Liberalism dreams of social progress without going “too far” within the confines of the old moral order—hence it pig pens social struggle into the most narrow reforms to mine votes. By contrast, revolutionary politics means thoroughness in change, casting aside illusions of bourgeois democracy and struggling for the conquest of power and the realization of socialism.
Socialism is democracy for the working class and dictatorship over the exploiting classes. It means democratic worker and student control over the university, something seen during the Great Proletarian Cultural Revolution in China in the 1970s when students, teachers, and workers formed administrative bodies in charge of schools. While liberalism offers the people the increasingly restricted freedom to “dissent”, socialism means freedom of the working class not only to express its views, but to transform it into a reality, to administer.
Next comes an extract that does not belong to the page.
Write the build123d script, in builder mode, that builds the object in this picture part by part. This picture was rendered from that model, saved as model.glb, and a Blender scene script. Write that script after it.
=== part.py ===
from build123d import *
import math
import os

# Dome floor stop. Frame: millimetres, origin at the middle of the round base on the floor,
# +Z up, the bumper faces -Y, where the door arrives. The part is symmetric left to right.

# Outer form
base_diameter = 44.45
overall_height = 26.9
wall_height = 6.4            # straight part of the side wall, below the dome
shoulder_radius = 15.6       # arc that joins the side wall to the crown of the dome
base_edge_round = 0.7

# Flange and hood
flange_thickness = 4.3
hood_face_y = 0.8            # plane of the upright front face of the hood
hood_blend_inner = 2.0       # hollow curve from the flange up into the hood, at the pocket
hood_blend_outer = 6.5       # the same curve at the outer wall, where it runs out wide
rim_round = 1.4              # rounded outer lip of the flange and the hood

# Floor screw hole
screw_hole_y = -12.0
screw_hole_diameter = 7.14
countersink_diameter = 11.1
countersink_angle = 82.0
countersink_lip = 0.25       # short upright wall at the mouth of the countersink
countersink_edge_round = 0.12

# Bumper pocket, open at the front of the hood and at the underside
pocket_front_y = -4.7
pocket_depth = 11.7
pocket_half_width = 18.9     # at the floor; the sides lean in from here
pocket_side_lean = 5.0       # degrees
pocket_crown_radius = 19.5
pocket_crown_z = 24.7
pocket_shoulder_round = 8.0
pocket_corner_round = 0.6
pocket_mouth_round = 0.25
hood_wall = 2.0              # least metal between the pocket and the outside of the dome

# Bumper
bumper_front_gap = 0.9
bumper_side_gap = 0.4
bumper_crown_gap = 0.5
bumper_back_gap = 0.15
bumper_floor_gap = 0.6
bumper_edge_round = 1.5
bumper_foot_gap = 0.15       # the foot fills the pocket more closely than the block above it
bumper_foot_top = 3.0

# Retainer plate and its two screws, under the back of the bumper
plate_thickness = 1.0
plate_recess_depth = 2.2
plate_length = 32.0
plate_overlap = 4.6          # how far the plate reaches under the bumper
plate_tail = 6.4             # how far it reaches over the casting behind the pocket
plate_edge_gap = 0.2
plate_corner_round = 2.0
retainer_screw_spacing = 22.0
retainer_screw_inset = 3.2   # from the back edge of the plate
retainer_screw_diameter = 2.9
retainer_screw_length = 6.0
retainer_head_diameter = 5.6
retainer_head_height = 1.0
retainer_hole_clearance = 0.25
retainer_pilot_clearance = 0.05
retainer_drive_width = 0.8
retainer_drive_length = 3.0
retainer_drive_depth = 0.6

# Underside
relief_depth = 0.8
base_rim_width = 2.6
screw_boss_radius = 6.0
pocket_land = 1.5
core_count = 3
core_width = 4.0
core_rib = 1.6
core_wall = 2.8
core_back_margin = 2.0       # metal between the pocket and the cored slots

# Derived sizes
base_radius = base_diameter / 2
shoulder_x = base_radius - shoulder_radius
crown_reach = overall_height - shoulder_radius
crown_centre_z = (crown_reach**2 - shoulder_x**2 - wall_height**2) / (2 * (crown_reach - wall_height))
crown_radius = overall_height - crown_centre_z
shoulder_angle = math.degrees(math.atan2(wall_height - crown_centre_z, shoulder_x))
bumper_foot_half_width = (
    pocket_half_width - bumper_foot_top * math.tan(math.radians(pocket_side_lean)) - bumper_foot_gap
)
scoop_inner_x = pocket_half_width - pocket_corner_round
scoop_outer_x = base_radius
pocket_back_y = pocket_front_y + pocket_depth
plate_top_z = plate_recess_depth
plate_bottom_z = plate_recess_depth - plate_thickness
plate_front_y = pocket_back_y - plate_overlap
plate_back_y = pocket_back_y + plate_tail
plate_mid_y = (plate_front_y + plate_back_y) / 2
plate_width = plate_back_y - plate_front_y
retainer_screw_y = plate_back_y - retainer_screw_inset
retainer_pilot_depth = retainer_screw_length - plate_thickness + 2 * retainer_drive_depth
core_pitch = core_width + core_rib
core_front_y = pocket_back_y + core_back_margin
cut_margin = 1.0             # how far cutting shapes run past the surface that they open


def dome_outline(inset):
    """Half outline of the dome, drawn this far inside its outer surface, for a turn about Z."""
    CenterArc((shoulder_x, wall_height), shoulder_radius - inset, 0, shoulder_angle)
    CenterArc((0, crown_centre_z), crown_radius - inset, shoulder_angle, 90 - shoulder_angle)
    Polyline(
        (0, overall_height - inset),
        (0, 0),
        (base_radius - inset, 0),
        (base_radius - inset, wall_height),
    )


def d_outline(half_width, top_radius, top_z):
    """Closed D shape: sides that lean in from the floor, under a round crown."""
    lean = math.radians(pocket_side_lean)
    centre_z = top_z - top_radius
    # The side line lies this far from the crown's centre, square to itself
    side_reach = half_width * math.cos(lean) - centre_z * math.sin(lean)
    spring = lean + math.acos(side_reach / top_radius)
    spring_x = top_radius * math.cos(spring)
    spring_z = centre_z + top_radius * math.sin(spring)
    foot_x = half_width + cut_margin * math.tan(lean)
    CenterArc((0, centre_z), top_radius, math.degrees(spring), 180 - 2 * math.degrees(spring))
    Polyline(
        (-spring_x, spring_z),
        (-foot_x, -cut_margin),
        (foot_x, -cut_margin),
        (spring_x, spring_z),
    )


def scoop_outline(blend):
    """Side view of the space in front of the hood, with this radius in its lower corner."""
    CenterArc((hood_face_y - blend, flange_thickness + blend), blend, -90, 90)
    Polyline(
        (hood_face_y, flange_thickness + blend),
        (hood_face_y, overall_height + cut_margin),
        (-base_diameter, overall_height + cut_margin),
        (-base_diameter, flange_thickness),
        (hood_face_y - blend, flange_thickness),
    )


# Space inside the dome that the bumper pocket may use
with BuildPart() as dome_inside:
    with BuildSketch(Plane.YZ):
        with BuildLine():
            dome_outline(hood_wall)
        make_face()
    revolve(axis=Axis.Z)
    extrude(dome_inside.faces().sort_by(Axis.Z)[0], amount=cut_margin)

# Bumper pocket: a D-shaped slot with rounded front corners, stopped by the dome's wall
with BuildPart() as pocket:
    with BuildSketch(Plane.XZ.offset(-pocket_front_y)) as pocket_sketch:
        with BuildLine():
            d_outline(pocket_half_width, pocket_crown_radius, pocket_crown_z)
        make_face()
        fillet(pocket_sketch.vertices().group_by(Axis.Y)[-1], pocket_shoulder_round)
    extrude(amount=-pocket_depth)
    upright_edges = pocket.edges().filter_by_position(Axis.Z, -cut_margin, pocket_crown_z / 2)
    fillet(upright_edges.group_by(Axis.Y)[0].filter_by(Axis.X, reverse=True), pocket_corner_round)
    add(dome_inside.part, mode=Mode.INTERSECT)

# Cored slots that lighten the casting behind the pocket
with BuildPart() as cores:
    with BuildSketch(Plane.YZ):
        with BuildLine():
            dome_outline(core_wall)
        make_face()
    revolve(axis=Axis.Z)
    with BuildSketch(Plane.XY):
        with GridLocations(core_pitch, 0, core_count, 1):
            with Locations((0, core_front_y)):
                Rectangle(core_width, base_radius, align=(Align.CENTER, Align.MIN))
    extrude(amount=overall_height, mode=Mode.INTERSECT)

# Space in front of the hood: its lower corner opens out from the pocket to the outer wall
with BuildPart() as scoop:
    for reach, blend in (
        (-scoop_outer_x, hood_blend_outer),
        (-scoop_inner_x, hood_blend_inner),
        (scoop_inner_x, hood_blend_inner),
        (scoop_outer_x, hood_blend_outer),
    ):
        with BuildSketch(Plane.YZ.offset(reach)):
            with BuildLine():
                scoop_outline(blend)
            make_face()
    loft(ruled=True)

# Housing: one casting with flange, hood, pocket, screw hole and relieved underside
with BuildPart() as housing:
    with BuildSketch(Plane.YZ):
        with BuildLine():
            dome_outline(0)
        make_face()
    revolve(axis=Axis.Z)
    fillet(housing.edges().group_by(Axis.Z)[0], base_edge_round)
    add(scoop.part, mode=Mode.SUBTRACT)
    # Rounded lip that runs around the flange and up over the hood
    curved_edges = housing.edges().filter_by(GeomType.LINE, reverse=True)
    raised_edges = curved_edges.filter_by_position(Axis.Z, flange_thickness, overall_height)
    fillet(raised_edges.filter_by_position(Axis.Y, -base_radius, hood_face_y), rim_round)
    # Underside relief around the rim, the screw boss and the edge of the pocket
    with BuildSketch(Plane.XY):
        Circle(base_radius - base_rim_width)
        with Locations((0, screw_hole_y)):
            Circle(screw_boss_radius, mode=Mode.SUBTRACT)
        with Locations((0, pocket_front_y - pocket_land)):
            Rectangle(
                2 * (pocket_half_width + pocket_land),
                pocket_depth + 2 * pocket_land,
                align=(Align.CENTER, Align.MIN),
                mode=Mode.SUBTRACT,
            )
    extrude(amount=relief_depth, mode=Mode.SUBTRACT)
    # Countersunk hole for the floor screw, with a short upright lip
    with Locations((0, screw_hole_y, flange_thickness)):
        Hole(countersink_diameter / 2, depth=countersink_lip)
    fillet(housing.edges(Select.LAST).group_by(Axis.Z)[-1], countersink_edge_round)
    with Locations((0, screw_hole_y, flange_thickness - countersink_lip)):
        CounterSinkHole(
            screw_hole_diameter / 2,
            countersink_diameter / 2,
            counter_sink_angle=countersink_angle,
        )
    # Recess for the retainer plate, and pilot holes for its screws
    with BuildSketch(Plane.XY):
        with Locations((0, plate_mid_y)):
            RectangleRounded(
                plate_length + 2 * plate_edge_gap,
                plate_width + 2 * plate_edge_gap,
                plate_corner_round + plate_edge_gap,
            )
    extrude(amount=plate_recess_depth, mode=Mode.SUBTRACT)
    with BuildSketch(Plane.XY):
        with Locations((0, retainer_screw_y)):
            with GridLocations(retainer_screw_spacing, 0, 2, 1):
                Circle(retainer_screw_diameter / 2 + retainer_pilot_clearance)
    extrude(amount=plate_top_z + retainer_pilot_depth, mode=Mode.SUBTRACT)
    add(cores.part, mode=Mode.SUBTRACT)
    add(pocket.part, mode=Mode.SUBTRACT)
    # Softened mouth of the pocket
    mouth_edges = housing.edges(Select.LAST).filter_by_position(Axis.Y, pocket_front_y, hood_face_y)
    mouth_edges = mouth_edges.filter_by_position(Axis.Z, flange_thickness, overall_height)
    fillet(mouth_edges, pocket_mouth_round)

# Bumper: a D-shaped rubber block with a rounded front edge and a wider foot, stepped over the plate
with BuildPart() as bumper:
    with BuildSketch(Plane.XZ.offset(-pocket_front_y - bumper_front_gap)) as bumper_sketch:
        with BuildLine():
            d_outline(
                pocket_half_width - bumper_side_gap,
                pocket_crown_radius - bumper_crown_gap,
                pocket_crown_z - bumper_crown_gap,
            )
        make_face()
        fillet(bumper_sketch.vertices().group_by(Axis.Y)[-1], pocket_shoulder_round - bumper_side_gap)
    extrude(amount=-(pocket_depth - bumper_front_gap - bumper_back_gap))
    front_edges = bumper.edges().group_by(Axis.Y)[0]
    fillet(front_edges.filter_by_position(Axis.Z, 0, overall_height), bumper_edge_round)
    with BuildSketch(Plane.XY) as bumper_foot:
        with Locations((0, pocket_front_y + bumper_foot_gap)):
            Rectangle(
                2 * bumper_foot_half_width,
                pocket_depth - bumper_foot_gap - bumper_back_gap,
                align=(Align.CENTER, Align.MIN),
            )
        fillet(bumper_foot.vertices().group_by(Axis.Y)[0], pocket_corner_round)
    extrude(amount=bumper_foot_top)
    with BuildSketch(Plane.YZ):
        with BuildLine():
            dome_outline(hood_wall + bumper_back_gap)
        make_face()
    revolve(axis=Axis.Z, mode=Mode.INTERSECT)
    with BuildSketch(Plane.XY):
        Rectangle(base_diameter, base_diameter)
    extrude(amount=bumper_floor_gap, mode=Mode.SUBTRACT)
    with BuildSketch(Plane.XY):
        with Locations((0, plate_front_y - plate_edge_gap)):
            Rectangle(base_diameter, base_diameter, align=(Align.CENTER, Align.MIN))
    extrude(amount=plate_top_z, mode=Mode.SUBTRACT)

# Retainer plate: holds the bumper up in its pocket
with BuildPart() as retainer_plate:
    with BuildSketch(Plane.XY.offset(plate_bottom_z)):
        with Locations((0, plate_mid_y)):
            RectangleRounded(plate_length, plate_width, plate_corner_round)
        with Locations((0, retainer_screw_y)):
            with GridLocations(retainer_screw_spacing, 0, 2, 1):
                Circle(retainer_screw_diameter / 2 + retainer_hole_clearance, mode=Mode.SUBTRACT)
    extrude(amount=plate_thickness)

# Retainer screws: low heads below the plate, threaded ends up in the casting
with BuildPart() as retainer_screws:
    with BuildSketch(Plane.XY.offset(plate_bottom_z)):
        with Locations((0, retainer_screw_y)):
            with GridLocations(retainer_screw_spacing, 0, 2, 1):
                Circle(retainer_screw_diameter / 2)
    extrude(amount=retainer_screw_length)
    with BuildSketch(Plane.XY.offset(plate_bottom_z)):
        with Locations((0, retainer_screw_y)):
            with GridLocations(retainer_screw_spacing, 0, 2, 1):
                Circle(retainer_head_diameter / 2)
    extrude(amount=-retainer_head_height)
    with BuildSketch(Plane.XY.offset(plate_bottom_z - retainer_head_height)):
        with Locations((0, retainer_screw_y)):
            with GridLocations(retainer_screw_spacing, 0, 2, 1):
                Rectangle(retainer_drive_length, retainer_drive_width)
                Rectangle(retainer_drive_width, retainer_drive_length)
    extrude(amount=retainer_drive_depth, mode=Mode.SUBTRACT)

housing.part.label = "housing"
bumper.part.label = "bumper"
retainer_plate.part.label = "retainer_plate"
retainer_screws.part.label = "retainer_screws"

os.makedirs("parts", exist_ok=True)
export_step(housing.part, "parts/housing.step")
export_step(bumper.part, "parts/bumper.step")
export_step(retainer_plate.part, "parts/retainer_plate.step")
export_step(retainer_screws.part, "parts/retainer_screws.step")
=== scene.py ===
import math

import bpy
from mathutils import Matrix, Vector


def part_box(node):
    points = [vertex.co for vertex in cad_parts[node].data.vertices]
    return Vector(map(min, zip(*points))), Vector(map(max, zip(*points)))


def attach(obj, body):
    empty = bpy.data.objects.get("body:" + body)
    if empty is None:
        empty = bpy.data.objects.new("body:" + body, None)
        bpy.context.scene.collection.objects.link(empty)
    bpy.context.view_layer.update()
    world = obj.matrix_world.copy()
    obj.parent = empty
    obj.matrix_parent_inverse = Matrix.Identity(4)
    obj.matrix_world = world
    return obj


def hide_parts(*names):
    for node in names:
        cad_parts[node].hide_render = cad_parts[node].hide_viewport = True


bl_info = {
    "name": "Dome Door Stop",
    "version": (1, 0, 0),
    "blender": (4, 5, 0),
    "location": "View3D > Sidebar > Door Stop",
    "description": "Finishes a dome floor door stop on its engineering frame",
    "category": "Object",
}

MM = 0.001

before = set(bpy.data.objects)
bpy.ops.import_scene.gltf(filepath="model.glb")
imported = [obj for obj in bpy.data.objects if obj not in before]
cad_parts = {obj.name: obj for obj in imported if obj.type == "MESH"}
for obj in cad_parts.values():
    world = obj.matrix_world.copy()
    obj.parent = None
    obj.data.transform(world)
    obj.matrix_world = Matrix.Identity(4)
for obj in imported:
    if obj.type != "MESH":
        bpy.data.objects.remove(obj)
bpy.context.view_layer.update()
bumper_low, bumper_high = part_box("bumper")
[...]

Bourgeois and petty-bourgeois lines at best offer crumbs in exchange for their putrid and regressive leadership, which seeks to swindle the masses by individualizing the struggle and concealing its class nature. Only proletarian leadership can provide the tactical and strategic orientation necessary to win the immediate demands as part of a protracted struggle for the working class conquest of power.
Photo: National Day of Action for Higher Ed march in NYC, April 17, 2025.